[start]
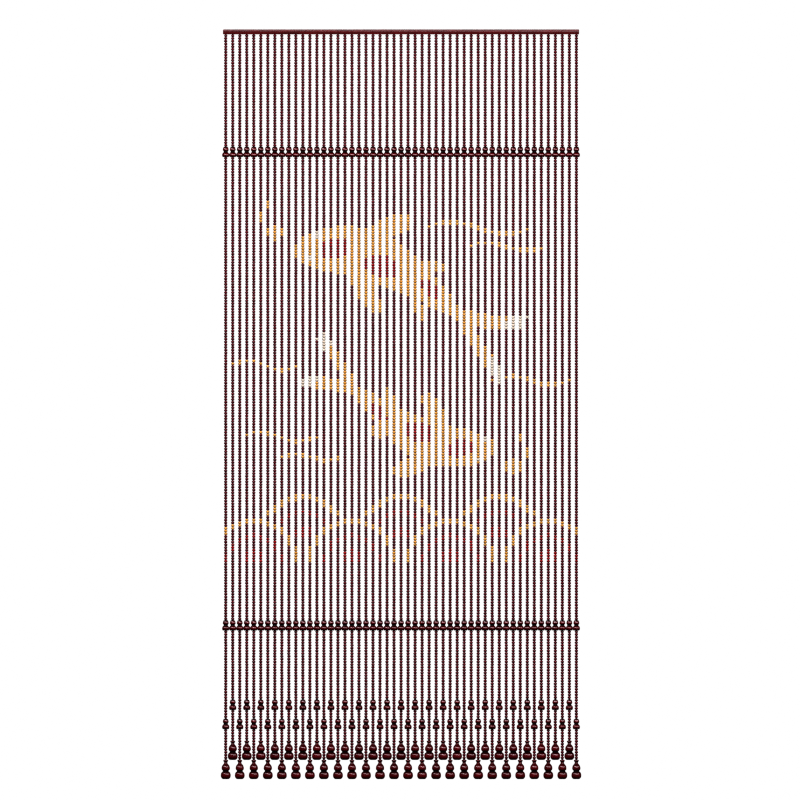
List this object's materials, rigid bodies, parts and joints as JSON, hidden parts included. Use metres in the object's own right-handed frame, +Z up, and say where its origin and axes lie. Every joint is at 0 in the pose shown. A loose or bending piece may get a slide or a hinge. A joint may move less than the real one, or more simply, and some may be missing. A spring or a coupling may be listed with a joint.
{
  "type": "bead curtain",
  "caption": "Bead curtain of wooden beads on straight strings under a narrow heading strip, with two cross rows of gourd beads and gourd pendants in a staggered hem.",
  "frame": {"origin": "middle of the heading strip's top face, where the curtain is held up", "axes": "+Z up along the strings, X across the curtain's width, Y through its depth"},
  "size_m": [0.901, 0.0246, 1.8739],
  "materials": {
    "heading_wood": "dark red stained wood, satin",
    "bead_wood": "dark red lacquered wood, glossy"
  },
  "bodies": {
    "root": {"heading": "heading_wood", "upper_row": "bead_wood", "lower_row": "bead_wood"}
  },
  "joints": []
}
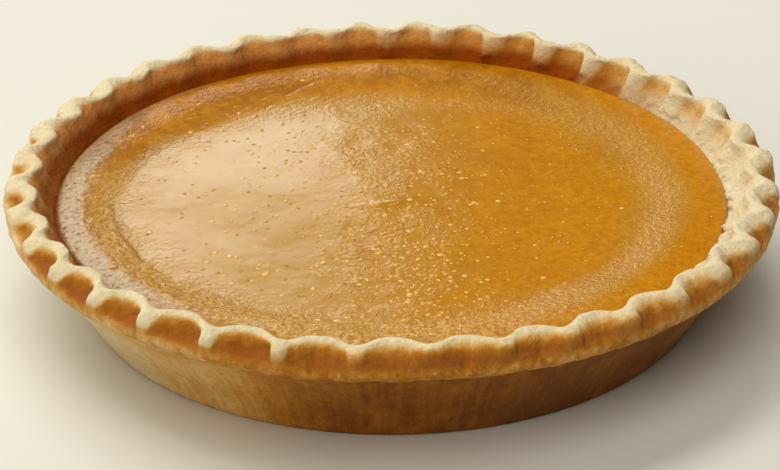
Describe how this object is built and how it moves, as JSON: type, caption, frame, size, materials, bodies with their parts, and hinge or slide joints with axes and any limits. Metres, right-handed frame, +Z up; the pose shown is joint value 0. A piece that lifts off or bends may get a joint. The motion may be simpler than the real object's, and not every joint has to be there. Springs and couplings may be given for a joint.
{
  "type": "pumpkin pie",
  "caption": "Whole baked pumpkin pie out of its dish: round pastry case with a crimped edge, filled with smooth set pumpkin custard that has a low puffed ring along the crust.",
  "frame": {"origin": "centre of the round base, on the surface that the pie stands on", "axes": "+Z up, square to the base; +X to the right and -Y towards the viewer as pictured"},
  "size_m": [0.2496, 0.2496, 0.0421],
  "materials": {
    "pastry": "dry baked shortcrust pastry, pale cream on the crest, golden brown in the hollows and down the wall",
    "custard": "set pumpkin custard, orange brown, a soft satin skin with small bubbles"
  },
  "bodies": {
    "root": {"pastry_case": "pastry", "pumpkin_filling": "custard"}
  },
  "joints": []
}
[end]
Reply with nothing except the number of lines in the listing above that include "type".

3